■ Written exercise ■
Search the data below for the string "with". Extract every line that contains it.
** Begin Excerpted data **
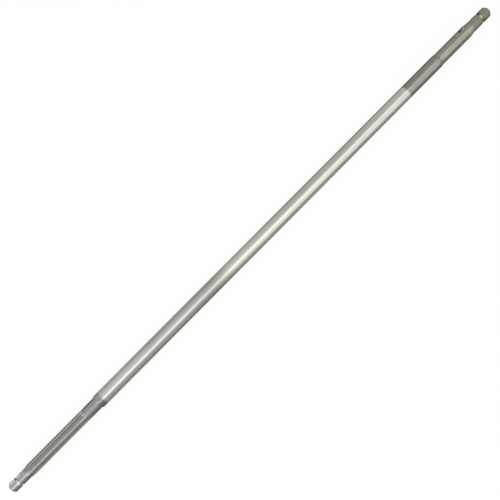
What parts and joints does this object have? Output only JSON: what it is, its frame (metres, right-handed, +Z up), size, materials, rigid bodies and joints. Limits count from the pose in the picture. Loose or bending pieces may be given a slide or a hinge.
** End Excerpted data **
** Begin Excerpted data **
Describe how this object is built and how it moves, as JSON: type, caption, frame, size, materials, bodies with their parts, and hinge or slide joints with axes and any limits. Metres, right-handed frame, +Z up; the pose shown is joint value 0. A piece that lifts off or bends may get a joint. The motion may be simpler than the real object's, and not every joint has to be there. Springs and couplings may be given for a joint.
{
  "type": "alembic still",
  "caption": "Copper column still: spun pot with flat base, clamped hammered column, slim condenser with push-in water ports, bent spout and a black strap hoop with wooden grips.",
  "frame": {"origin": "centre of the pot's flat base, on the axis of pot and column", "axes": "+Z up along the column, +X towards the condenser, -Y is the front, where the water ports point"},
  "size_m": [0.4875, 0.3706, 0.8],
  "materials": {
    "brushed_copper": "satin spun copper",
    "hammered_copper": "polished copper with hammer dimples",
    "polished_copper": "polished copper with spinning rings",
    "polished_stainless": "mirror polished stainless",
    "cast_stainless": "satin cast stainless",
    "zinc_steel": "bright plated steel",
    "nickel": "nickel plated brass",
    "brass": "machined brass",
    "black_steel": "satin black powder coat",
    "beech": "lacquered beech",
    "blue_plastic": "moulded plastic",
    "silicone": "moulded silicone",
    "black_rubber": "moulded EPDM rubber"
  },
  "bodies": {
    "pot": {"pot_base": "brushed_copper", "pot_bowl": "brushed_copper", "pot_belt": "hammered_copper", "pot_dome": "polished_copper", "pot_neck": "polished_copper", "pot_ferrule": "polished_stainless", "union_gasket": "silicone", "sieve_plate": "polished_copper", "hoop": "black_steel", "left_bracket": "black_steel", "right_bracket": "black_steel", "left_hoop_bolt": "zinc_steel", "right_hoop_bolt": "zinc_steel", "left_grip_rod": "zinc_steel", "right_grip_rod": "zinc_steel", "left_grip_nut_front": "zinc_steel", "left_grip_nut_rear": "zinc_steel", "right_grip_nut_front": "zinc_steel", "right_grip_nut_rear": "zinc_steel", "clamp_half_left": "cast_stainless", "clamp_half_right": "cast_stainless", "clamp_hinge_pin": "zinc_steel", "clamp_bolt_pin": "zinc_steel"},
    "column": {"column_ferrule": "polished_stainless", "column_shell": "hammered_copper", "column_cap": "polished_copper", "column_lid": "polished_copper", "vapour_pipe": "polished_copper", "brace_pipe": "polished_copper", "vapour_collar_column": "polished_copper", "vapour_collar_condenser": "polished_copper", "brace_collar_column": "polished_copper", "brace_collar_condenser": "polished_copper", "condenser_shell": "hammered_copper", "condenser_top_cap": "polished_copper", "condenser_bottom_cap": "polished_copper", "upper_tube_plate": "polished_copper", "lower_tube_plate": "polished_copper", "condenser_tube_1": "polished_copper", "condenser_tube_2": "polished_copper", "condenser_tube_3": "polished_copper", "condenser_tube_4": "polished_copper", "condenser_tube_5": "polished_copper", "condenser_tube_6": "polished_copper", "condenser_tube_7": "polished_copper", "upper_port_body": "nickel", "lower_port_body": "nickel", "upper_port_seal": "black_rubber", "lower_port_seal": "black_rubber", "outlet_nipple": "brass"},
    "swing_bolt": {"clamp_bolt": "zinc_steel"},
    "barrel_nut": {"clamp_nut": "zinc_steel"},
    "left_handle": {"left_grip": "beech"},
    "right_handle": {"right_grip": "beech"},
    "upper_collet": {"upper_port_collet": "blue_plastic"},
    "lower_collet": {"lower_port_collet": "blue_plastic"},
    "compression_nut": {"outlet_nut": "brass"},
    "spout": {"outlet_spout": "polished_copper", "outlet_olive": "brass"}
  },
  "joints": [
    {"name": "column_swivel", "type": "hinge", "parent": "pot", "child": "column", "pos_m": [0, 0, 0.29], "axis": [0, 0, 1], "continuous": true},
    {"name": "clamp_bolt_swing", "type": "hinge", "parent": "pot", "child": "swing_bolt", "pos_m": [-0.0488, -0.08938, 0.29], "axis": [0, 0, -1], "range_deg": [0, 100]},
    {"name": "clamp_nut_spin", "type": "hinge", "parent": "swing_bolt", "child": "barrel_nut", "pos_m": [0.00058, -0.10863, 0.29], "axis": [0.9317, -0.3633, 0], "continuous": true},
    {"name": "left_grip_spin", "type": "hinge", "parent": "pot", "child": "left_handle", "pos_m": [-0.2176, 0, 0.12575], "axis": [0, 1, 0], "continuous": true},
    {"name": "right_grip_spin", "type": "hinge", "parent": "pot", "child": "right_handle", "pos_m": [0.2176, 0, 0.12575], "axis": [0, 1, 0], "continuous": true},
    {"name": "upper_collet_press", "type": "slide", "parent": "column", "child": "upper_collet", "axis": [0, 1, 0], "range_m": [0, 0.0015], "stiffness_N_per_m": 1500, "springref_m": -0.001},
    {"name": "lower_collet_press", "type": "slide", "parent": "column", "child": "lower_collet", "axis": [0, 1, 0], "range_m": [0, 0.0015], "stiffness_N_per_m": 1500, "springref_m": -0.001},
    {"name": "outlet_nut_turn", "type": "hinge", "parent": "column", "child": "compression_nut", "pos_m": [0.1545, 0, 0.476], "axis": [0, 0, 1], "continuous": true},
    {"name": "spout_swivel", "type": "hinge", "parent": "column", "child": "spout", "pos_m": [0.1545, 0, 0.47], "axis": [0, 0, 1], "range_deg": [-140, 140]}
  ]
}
** End Excerpted data **
** Begin Excerpted data **
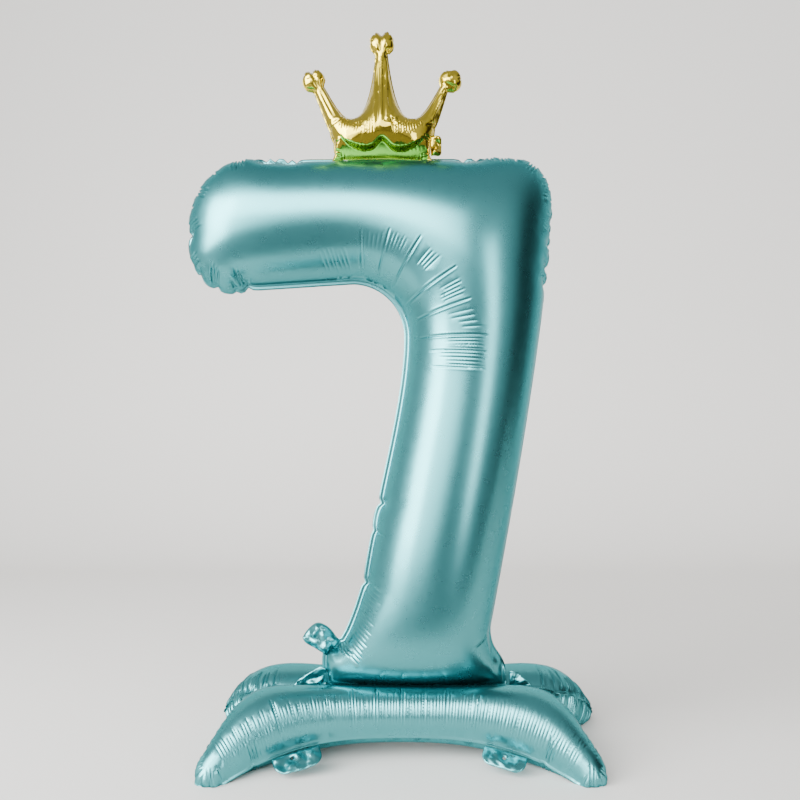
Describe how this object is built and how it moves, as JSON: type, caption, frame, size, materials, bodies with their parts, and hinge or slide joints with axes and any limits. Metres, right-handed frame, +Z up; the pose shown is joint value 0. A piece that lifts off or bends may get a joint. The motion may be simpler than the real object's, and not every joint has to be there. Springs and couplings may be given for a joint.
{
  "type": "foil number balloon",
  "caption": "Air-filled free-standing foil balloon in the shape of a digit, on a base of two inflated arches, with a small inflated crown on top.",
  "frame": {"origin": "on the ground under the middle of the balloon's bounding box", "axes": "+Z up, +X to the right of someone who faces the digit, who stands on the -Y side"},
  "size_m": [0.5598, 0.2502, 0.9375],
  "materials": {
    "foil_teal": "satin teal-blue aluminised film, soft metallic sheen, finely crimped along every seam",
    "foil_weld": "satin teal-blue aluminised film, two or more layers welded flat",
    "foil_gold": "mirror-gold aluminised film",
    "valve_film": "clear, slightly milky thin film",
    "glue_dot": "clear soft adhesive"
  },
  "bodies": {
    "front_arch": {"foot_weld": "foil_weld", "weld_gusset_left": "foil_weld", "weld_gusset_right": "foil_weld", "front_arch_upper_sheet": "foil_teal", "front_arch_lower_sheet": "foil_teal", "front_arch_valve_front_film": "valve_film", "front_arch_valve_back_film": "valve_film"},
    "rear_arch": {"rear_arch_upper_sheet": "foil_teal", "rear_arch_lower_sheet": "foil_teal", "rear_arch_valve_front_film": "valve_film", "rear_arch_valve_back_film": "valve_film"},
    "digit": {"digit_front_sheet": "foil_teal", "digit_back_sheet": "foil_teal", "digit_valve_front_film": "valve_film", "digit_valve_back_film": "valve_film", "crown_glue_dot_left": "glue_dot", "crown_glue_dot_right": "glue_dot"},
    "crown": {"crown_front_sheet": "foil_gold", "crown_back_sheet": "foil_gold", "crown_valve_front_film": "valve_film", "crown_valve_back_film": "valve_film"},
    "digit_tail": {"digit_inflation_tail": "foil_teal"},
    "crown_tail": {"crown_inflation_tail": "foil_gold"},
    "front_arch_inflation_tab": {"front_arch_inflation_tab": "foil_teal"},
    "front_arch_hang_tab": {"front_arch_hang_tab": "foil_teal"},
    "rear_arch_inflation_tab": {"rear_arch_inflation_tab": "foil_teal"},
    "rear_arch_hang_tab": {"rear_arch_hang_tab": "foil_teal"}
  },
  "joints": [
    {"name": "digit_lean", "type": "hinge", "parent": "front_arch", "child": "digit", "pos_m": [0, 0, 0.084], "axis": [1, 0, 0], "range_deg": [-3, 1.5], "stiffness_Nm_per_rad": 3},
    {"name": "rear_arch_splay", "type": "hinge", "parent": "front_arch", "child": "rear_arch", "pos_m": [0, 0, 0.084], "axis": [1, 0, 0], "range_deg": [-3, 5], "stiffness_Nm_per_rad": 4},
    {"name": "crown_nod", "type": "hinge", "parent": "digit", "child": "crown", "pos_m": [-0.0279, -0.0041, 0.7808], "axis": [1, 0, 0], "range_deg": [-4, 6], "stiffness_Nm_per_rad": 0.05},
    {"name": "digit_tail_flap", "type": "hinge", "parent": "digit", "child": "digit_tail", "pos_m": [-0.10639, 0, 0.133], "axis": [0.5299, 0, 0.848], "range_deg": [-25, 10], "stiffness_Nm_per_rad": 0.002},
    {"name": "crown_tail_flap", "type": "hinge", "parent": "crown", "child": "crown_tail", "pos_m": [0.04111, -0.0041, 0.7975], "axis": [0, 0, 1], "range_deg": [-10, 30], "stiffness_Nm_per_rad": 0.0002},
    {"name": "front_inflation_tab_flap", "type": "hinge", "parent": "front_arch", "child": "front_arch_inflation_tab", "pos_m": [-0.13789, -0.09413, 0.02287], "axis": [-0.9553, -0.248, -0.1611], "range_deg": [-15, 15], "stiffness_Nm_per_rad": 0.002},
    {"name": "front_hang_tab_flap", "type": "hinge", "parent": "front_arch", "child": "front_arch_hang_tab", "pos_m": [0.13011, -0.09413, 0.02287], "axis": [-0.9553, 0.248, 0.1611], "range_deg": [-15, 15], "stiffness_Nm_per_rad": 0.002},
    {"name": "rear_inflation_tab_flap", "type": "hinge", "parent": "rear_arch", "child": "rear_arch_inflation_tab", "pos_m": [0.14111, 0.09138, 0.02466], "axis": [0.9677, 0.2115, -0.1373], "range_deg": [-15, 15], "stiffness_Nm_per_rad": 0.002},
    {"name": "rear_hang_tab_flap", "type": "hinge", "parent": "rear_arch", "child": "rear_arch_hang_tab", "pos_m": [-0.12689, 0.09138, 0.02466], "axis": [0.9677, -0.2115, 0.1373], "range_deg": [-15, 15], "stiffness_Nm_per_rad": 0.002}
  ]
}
** End Excerpted data **
■ Task output ■
Describe how this object is built and how it moves, as JSON: type, caption, frame, size, materials, bodies with their parts, and hinge or slide joints with axes and any limits. Metres, right-handed frame, +Z up; the pose shown is joint value 0. A piece that lifts off or bends may get a joint. The motion may be simpler than the real object's, and not every joint has to be there. Springs and couplings may be given for a joint.
  "caption": "Copper column still: spun pot with flat base, clamped hammered column, slim condenser with push-in water ports, bent spout and a black strap hoop with wooden grips.",
    "hammered_copper": "polished copper with hammer dimples",
    "polished_copper": "polished copper with spinning rings",
Describe how this object is built and how it moves, as JSON: type, caption, frame, size, materials, bodies with their parts, and hinge or slide joints with axes and any limits. Metres, right-handed frame, +Z up; the pose shown is joint value 0. A piece that lifts off or bends may get a joint. The motion may be simpler than the real object's, and not every joint has to be there. Springs and couplings may be given for a joint.
  "caption": "Air-filled free-standing foil balloon in the shape of a digit, on a base of two inflated arches, with a small inflated crown on top.",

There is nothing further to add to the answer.